— Input rows —
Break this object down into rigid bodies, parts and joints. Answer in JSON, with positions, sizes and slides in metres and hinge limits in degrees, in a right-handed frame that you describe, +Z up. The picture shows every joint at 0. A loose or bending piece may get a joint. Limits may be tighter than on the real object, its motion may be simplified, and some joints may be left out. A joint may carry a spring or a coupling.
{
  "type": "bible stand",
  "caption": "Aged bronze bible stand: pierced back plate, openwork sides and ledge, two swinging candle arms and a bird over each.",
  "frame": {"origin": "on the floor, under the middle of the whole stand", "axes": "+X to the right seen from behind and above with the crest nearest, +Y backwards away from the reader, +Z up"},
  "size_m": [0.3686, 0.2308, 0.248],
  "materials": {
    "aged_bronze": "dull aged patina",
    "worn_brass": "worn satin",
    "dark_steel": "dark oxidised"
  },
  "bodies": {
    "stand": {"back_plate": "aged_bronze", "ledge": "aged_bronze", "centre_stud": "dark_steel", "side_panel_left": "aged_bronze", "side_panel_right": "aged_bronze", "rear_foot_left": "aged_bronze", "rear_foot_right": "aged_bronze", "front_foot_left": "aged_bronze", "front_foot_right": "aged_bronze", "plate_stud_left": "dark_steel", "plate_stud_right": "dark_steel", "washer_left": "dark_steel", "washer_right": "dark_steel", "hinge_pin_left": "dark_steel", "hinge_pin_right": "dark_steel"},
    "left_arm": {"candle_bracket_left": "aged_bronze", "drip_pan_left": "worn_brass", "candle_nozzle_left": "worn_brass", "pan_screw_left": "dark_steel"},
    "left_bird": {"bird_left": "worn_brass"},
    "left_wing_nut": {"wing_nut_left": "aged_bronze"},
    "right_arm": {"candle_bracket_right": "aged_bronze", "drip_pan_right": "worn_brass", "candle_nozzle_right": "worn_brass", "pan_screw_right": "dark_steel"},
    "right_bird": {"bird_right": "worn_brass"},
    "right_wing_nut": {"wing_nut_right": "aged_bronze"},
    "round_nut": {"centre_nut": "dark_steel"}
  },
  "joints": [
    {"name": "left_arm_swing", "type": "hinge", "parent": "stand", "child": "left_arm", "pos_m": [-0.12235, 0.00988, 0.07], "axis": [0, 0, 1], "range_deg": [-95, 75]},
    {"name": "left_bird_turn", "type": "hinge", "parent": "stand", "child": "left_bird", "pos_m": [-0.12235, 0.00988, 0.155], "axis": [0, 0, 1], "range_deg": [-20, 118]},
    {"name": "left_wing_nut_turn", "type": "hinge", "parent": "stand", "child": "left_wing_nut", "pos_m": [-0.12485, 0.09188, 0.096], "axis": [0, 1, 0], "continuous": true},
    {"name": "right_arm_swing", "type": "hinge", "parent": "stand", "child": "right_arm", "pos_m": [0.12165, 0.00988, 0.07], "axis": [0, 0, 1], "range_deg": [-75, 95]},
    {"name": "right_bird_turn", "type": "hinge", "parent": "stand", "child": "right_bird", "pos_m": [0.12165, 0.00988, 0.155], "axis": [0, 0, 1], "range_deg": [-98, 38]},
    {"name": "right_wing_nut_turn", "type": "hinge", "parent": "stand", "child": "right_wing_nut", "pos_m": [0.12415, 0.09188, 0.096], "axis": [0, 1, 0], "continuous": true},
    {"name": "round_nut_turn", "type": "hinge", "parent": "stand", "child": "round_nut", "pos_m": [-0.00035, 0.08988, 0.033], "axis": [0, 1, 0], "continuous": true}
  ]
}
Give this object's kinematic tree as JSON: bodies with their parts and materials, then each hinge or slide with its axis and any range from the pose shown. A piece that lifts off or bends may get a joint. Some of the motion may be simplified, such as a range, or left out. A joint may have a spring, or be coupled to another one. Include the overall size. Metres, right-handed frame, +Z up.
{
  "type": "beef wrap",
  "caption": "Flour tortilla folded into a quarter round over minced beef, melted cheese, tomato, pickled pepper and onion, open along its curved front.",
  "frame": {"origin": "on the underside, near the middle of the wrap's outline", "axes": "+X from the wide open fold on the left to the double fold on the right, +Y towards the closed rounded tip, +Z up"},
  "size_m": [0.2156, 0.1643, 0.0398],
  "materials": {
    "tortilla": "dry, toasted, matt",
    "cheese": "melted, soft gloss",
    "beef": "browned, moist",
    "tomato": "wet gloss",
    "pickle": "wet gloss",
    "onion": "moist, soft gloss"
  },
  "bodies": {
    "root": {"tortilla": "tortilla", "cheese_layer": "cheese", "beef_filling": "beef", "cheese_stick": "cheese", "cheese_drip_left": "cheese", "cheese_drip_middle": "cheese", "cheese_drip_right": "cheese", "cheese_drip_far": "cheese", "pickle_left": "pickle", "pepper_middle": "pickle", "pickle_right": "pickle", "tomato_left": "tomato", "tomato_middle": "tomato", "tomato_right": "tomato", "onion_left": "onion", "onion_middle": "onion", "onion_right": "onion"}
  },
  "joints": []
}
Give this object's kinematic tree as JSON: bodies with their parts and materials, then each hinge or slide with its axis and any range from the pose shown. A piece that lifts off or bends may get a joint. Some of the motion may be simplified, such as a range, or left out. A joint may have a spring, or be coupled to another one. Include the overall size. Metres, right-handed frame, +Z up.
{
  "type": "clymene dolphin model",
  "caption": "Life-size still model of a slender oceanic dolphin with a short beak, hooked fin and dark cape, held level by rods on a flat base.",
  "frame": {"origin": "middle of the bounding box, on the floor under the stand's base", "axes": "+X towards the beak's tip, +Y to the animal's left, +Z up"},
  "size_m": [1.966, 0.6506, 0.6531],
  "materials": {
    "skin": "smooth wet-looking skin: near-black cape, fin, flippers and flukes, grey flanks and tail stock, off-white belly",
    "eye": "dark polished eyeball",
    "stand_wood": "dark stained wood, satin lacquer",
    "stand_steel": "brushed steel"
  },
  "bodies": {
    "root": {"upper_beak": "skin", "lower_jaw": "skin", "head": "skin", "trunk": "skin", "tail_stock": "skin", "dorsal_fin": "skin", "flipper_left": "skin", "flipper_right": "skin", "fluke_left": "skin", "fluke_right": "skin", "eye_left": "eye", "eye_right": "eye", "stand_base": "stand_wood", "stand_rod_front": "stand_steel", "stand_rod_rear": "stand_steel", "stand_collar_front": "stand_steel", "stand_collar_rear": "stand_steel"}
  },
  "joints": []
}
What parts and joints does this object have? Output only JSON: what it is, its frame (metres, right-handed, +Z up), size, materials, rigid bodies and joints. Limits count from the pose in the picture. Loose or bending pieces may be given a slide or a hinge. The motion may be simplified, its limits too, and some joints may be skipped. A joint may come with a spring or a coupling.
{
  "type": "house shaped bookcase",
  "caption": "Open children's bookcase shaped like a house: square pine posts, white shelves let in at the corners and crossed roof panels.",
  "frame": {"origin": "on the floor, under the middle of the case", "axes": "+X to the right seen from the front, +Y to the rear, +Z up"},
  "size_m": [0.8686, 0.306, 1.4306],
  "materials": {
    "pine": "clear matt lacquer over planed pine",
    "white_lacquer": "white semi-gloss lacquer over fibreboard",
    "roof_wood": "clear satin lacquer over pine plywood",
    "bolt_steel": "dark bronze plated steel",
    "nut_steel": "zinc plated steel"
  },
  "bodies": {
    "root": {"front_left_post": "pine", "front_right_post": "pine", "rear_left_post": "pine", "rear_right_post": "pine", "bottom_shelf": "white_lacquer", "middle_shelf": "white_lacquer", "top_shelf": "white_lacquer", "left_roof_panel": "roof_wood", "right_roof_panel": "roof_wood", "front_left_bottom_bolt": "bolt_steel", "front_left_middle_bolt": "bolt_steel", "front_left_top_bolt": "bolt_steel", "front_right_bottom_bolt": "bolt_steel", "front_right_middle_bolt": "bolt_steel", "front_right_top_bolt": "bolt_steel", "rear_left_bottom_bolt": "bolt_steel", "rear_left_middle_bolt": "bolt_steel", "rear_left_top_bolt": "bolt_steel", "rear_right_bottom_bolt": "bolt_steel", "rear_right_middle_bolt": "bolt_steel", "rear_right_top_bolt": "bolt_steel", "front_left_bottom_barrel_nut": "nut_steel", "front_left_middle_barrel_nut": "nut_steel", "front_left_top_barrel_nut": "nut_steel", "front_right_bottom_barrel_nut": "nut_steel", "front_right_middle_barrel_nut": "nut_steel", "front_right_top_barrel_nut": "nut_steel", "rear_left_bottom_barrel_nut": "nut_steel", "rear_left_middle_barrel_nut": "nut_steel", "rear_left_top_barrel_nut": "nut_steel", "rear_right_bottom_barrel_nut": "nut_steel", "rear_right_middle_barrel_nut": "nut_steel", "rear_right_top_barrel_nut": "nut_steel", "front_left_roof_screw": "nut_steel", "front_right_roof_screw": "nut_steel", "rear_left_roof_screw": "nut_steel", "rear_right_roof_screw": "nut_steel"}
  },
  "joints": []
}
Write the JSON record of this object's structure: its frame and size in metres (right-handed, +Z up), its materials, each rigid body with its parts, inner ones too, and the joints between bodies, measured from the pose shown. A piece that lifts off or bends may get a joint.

— Written exercise —
Scan the entries above. Copy each line that has the string "bending".

— Result of the exercise —
Break this object down into rigid bodies, parts and joints. Answer in JSON, with positions, sizes and slides in metres and hinge limits in degrees, in a right-handed frame that you describe, +Z up. The picture shows every joint at 0. A loose or bending piece may get a joint. Limits may be tighter than on the real object, its motion may be simplified, and some joints may be left out. A joint may carry a spring or a coupling.
What parts and joints does this object have? Output only JSON: what it is, its frame (metres, right-handed, +Z up), size, materials, rigid bodies and joints. Limits count from the pose in the picture. Loose or bending pieces may be given a slide or a hinge. The motion may be simplified, its limits too, and some joints may be skipped. A joint may come with a spring or a coupling.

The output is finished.